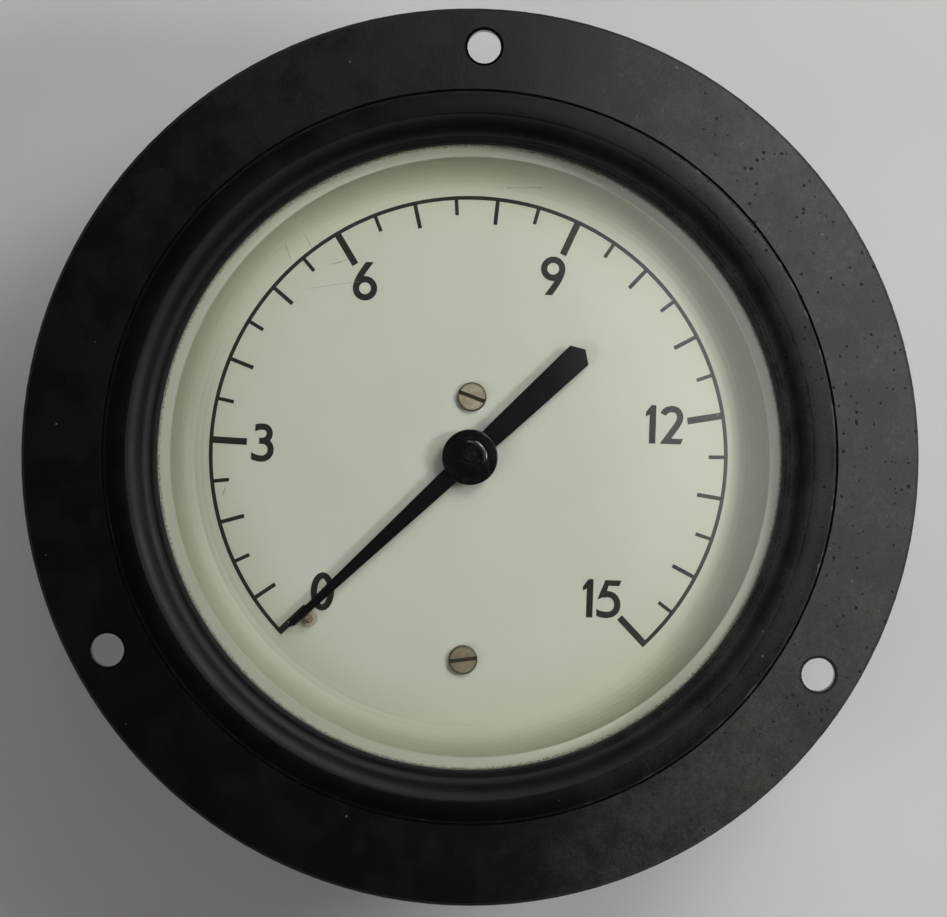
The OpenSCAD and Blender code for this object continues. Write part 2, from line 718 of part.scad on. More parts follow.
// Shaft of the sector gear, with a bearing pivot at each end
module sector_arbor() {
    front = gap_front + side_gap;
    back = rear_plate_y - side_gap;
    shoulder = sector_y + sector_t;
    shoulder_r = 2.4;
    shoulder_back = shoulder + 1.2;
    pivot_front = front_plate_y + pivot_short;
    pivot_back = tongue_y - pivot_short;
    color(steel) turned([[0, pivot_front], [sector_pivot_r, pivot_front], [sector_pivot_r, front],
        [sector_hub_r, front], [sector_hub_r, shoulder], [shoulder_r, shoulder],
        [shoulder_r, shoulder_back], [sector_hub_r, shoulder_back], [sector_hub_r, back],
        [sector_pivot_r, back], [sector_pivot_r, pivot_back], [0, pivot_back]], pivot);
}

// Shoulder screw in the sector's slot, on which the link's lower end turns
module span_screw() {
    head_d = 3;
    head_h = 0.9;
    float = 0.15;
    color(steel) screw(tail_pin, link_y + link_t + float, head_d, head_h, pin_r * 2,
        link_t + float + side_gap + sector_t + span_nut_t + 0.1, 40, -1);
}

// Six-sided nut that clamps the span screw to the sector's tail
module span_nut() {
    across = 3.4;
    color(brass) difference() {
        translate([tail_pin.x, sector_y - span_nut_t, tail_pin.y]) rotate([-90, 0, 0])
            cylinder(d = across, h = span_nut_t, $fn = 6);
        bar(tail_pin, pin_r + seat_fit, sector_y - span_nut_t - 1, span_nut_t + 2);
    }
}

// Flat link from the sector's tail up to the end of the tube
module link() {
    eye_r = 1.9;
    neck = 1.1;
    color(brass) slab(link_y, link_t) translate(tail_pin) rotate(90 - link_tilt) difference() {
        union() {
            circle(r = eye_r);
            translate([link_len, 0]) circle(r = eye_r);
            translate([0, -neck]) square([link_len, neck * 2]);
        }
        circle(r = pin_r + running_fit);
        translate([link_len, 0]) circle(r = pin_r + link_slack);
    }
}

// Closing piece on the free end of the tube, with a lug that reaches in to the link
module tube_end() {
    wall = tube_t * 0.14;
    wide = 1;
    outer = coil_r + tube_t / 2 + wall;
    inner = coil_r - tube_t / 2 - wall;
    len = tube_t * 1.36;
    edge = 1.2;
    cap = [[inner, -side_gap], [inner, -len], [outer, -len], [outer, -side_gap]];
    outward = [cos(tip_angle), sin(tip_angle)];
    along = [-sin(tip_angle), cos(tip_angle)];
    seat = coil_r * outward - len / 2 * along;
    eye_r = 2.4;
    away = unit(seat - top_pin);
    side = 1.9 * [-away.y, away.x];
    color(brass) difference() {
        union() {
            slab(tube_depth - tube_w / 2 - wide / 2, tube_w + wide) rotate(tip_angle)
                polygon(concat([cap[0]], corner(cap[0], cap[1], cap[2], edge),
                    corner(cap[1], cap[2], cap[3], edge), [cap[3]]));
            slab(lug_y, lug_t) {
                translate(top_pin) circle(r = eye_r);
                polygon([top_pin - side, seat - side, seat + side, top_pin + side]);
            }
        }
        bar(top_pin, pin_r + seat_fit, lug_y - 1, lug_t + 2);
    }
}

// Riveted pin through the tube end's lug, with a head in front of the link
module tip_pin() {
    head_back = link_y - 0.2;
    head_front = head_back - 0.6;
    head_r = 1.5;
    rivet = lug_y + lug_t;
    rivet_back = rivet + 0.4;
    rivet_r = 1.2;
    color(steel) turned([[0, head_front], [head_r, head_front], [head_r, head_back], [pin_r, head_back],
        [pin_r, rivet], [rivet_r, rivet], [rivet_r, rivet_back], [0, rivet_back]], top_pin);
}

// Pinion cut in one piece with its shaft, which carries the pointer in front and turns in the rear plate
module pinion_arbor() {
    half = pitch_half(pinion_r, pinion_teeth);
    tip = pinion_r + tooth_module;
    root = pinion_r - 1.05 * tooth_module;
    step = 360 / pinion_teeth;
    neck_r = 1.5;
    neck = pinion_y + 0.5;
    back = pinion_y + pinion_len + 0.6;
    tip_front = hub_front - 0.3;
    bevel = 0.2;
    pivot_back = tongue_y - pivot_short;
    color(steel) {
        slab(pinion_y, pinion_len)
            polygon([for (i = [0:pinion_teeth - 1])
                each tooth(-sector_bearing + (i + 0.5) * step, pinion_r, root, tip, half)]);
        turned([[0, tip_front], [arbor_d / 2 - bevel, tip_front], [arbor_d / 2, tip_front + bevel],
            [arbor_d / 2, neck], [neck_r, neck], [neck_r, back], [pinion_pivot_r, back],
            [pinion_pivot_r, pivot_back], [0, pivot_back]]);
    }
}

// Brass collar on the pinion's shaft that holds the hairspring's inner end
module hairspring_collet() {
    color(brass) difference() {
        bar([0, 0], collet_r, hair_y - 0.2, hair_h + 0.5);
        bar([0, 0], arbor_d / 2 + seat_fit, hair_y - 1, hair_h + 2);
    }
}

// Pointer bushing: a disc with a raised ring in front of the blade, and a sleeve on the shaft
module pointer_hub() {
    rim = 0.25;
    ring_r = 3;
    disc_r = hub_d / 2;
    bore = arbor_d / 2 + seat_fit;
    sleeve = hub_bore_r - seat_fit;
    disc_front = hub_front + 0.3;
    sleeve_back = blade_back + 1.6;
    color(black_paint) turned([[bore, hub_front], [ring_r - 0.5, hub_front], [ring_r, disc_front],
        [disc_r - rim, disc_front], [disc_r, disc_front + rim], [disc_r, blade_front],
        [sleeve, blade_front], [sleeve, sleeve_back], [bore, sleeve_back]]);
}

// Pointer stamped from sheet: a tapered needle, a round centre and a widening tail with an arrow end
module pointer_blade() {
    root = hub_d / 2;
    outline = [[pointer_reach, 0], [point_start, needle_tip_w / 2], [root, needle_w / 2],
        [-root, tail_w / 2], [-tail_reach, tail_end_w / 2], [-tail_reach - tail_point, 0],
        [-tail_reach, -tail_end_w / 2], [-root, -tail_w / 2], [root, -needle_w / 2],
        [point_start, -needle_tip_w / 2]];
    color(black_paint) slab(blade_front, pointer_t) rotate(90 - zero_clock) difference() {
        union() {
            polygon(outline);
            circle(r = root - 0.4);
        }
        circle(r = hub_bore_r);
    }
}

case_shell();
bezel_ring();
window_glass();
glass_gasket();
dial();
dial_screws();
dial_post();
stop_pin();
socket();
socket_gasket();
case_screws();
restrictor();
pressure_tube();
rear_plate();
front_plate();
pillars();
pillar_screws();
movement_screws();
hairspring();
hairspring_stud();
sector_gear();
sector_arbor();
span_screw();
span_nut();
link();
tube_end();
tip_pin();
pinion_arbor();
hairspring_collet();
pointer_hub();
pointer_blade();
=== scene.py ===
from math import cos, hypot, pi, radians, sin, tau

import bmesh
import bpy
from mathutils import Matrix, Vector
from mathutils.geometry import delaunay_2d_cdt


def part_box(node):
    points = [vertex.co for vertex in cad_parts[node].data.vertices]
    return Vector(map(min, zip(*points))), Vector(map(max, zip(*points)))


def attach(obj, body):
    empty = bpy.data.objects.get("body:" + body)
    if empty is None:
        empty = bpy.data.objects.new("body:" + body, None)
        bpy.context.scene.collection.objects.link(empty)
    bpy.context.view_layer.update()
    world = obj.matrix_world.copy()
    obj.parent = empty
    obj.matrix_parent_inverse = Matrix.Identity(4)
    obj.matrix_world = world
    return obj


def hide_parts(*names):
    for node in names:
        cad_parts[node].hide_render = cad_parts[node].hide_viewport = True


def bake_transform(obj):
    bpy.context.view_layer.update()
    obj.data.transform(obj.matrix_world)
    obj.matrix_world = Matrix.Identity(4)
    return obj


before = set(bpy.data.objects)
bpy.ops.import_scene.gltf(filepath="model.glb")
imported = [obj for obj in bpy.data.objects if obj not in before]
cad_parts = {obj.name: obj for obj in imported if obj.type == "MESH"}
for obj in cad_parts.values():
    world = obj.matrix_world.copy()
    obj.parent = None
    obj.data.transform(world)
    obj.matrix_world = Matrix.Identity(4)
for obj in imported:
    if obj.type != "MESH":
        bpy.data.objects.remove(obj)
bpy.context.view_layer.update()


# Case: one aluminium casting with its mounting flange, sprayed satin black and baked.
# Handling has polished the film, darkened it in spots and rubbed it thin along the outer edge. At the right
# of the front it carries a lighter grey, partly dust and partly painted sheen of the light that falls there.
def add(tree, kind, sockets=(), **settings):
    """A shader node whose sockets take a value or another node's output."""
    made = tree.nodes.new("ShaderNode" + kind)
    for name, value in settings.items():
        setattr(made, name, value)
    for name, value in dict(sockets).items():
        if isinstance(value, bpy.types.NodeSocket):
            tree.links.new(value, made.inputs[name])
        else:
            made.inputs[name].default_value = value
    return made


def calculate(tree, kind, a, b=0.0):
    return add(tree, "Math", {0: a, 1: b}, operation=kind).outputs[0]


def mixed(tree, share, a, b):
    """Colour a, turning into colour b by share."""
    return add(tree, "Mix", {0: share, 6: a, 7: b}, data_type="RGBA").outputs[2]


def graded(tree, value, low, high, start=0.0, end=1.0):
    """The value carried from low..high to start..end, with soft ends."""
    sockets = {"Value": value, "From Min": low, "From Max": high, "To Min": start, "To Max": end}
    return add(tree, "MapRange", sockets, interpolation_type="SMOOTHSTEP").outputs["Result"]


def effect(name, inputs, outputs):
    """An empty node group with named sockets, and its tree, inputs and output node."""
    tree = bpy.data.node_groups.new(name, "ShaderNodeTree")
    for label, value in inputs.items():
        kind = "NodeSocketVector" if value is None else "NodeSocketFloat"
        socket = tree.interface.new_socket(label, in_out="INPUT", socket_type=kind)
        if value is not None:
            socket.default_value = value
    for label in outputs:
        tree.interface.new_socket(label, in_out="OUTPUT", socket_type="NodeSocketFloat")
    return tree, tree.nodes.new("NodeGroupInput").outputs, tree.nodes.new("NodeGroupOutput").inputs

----

Find the lines above that include the string "return" and copy them.

> [Output]:
    return Vector(map(min, zip(*points))), Vector(map(max, zip(*points)))
    return obj
    return obj
    return made
    return add(tree, "Math", {0: a, 1: b}, operation=kind).outputs[0]
    return add(tree, "Mix", {0: share, 6: a, 7: b}, data_type="RGBA").outputs[2]
    return add(tree, "MapRange", sockets, interpolation_type="SMOOTHSTEP").outputs["Result"]
    return tree, tree.nodes.new("NodeGroupInput").outputs, tree.nodes.new("NodeGroupOutput").inputs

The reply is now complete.